To say all that, however, is not to account for the effect he has on us today. The problem we have with him, as with many a powerful painter, is that his own influence so stamped later tastes that he can seem almost trite, almost a parody of impressionism. In fact, it is quite otherwise. For his work bears testimony to a point made by T. S. Eliot in his great essay on influence, "Tradition and the Individual Talent." Eliot argued a surprising notion: that individual pieces of literature are influenced not only be earlier works but also by later ones. His point: Our own response to a work is shaped by the entire tradition of literature, so that we are seeing, as it were, backward through the lenses of all the intervening works.
So it is with painting. Looking at Pissarro, we cannot brush aside his successors. "Perhaps we all came from Pissarro," noted Cezanne, speaking more profoundly than he may have known.

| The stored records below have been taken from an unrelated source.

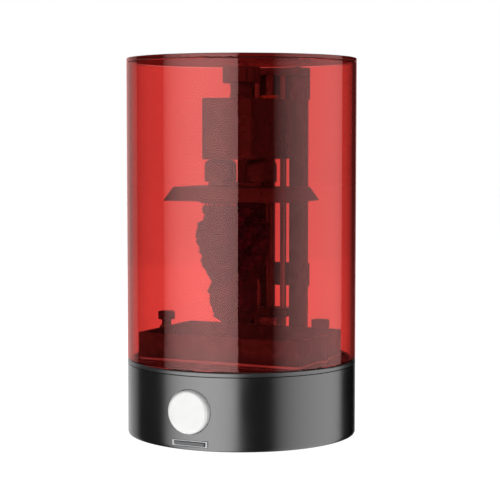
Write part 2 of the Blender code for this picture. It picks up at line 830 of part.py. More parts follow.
def build_light_source():
    """Build the lamp's heat sink, board, lens and shroud, and the mask screen over them."""
    sink_bottom = INSIDE_FLOOR + FIT_GAP
    sink_top = sink_bottom + SINK_HEIGHT
    half = SINK_WIDTH / 2
    sink = add_block(
        "lamp_heat_sink",
        (-half, VAT_SHIFT - half, sink_bottom),
        (half, VAT_SHIFT + half, sink_top),
        bare_aluminium(),
    )
    pitch = SINK_WIDTH / (SINK_SLOTS + 1)
    slots = slotted_cutter(
        "lamp_sink_slots",
        (pitch * 0.6, 2 * SINK_WIDTH, 1.4 * SINK_HEIGHT),
        pitch,
        SINK_SLOTS,
        (0, VAT_SHIFT, sink_bottom),
    )
    combine(sink, slots)
    board_bottom = sink_top + FIT_GAP
    half = LED_BOARD_WIDTH / 2
    add_block(
        "lamp_board",
        (-half, VAT_SHIFT - half, board_bottom),
        (half, VAT_SHIFT + half, board_bottom + BOARD_THICKNESS),
        board_green(),
    )
    lens_bottom = board_bottom + BOARD_THICKNESS + FIT_GAP
    dome = [
        (
            LENS_RADIUS * math.sin(step * math.pi / 12),
            LENS_HEIGHT * (0.3 + 0.7 * math.cos(step * math.pi / 12)),
        )
        for step in range(7)
    ]
    add_turned(
        "lamp_lens",
        [*dome, (LENS_RADIUS, 0), (0, 0)],
        clear_glass(),
        (0, VAT_SHIFT, lens_bottom),
    )
    build_shroud(lens_bottom + FIT_GAP)
    window = [side / 2 for side in SCREEN_SIZE]
    add_block(
        "mask_screen",
        (-window[0], VAT_SHIFT - window[1], DECK_BOTTOM),
        (window[0], VAT_SHIFT + window[1], DECK_TOP),
        screen_black(),
    )
    window = [side / 2 for side in GLASS_SIZE]
    add_block(
        "screen_glass",
        (-window[0], VAT_SHIFT - window[1], DECK_TOP + FIT_GAP),
        (window[0], VAT_SHIFT + window[1], DECK_TOP + FIT_GAP + GLASS_THICKNESS),
        clear_glass(),
    )


def build_shroud(bottom):
    """Build the tapered light shroud: the inside of a flanged funnel, with its wall added outside."""
    top = BASE_HEIGHT
    shape = bmesh.new()
    levels = (
        (LAMP_HALF, LAMP_HALF, bottom),
        (PLATE_LENGTH / 2, PLATE_WIDTH / 2, top),
        (SCREEN_SIZE[0] / 2 + SHROUD_LEDGE, SCREEN_SIZE[1] / 2 + SHROUD_WALL, top),
    )
    rings = []
    for wide, deep, height in levels:
        corners = ((-wide, -deep), (wide, -deep), (wide, deep), (-wide, deep))
        rings.append([shape.verts.new((x, y, height)) for x, y in corners])
    for lower, upper in zip(rings, rings[1:]):
        for index in range(4):
            after = (index + 1) % 4
            shape.faces.new((lower[index], lower[after], upper[after], upper[index]))
    shroud = add_piece(
        "light_shroud", mesh_from(shape, "light_shroud"), black_plastic(), (0, VAT_SHIFT, 0)
    )
    wall = shroud.modifiers.new("wall", "SOLIDIFY")
    wall.thickness = SHROUD_WALL
    wall.offset = 1.0
    wall.use_even_offset = True


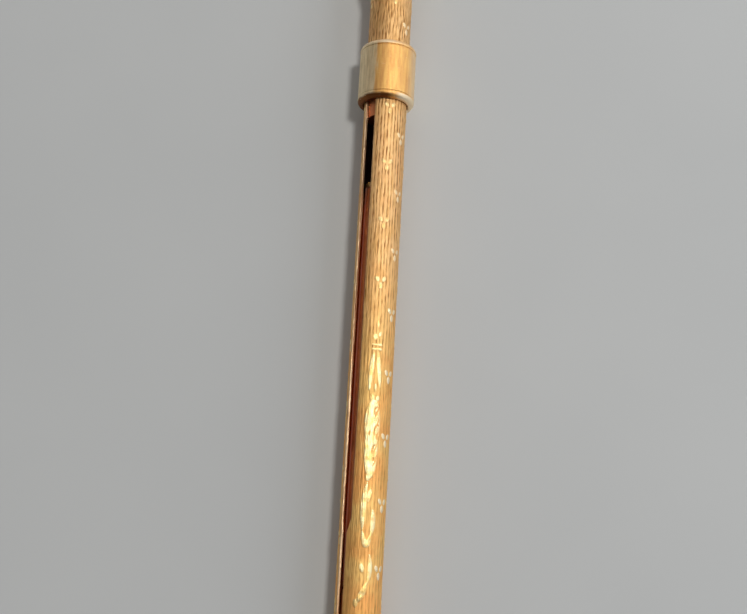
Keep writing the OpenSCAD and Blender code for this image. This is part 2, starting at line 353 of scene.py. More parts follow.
def engraving(angle, station):
    """How far each point of the barrel lies in a petal or scroll, from 0 outside to 1 at its top.

    Columns of motifs run along the barrel, with every other one set half a pitch lower. The column
    on the slot is left out, and the one at the front makes room for the scroll."""
    column = np.round(wrapped(angle - FRONT) / (TAU / MOTIF_COLUMNS))
    x = BARREL_R * (wrapped(angle - FRONT) - column * TAU / MOTIF_COLUMNS)
    offset = (np.abs(column) % 2) * MOTIF_PITCH / 2
    row = np.round((MOTIF_TOP - offset - station) / MOTIF_PITCH)
    y = station - (MOTIF_TOP - offset - row * MOTIF_PITCH)
    shapes = trefoil(x, y)
    beside_slot = column == SLOT_COLUMN
    behind_scroll = (column == 0) & (station < SCROLL_TOP + 1.5) & (station > SCROLL_LOW - 1.5)
    shapes[beside_slot | behind_scroll] = 0
    x_front = BARREL_R * wrapped(angle - FRONT)
    near = (np.abs(x_front) < 1.6) & (station < SCROLL_TOP + 1) & (station > SCROLL_LOW - 1)
    shapes[near] = np.maximum(shapes[near], scrollwork(x_front[near], station[near]))
    return shapes


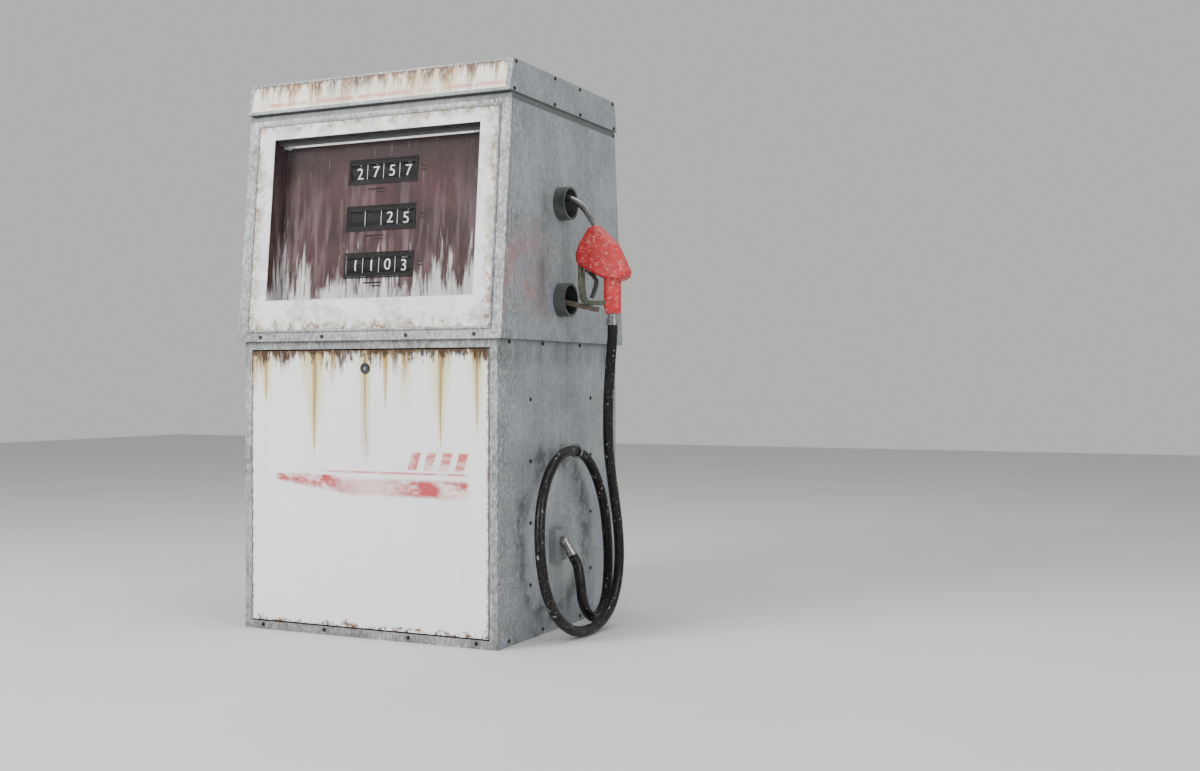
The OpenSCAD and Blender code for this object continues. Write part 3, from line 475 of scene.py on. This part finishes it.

For the grand archetectonics of Cezanne led in turn to the experiments of cubism, which in turn mixed themselves into the porridge of styles known as abstract expressionism and now are returning to representational painting. Succeeding ages simply out-Pissarroed Pissarro, making the master sometimes seem a lesser example of schools he himself helped shape.
What, then, does this exhibtion of 90 paintings and 100 prints and drawings let us recapture? Three things come to mind. First, his particular choice of subject.Sometimes viewed as the heir of Millet, Pissarro focused intently on the nature of manual work -- and, naturally, on the workers of the French peasantry. An anarchist of the philosophical (rather than the bomb-heaving) variety, he read proletarian writings. Where his comtemporaries recorded bourgeoise leisures, he tended of record -- although not exclusively -- the farmers and herdsmen of the rural world. And where his contemporaries looked to haystacks or old weathered buildings, he painted factories -- including the new one on the Oise that distilled alcohol from sugar beets.
Yet he cast the world of work under a quiet glow of stillness. His peasants do not perspire. They gather apples dreamily, or sleep under trees in the white heat of summer. Since his time however, the Russian Revolution has come, urging on Pissarro's work an emphasis on proletarianism that, perhaps, his contemporaries (possibly aside from Zola) would not so readily have seen. Nor, if we soak up this entire exhibition, will we. For the fact is that his peasantry is closer to the pastoral poetry of Edmund Spenser that the gnashing rhetoric of Karl Marx.
The second point, more stylistic, concerns his angle of vision. Over and over, Pissarro sees his subjects through a screen of interference. Where most painters, focusing on a white farmhouse, would chose a vantage that gave them a largely unobstructed view, Pissarro found himself looking through things at other things: through screens of trees almost hiding the house behind, for example, or through haze or snow or sunlight so dazzling that it obscures much of the picture.
It is as though reality, for him, was something hidden, something revealed less by obvious structures than by their casual surroundings. Even when the view is clear, the feel of the picture is brooding, slightly mysterious, as though the artist were drawn instinctively to the less cheerful side of life. Again, our own age may elevate this aspect of Pissarro's work to undue importance. "Realism," after all, has come to mean a keen attention to ugliness -- and fashionable modernity finds it easier to attach the word "realism" to ugliness and agony than to beauty and joy.
Yet Pissarro is inherently a painter of beauty and joy. And this is the third point. His pictures are full of love -- for the woman washing her feet, the snow on the trees at Pontoise, the pears in a basket on a table. In ways that probably defy critical analysis, love shines through -- not only his affection for his subjects but in his absorption in the very act of painting and drawing them. Seeing through whatever would interfere with that love -- not only through the trees but also through the world's misunderstanding of his painting -- Pissarro could write, "Work is a wonderful regulator of mind and body. I forget all sorrow, grief, bitterness, and I even ignore them in the joy of working."
This exhibition, on the last leg of a tour that began in London and then went to Paris, is encumbered only by the slightly awkward facilities at the MFA -- so that the prints and drawings are hung in rooms separated from the paintings by a wide hallway and a staircase. One hopes the staircase will not siphon off too many viewers: for the prints and drawings are well worth staying for.
But the exhibition is very well hung, letting Pissarro's development and his sense of joy express itself quite naturally. In an age whose hurrying poses constant threats to such joy, it is an exhibition worth stopping for again and again.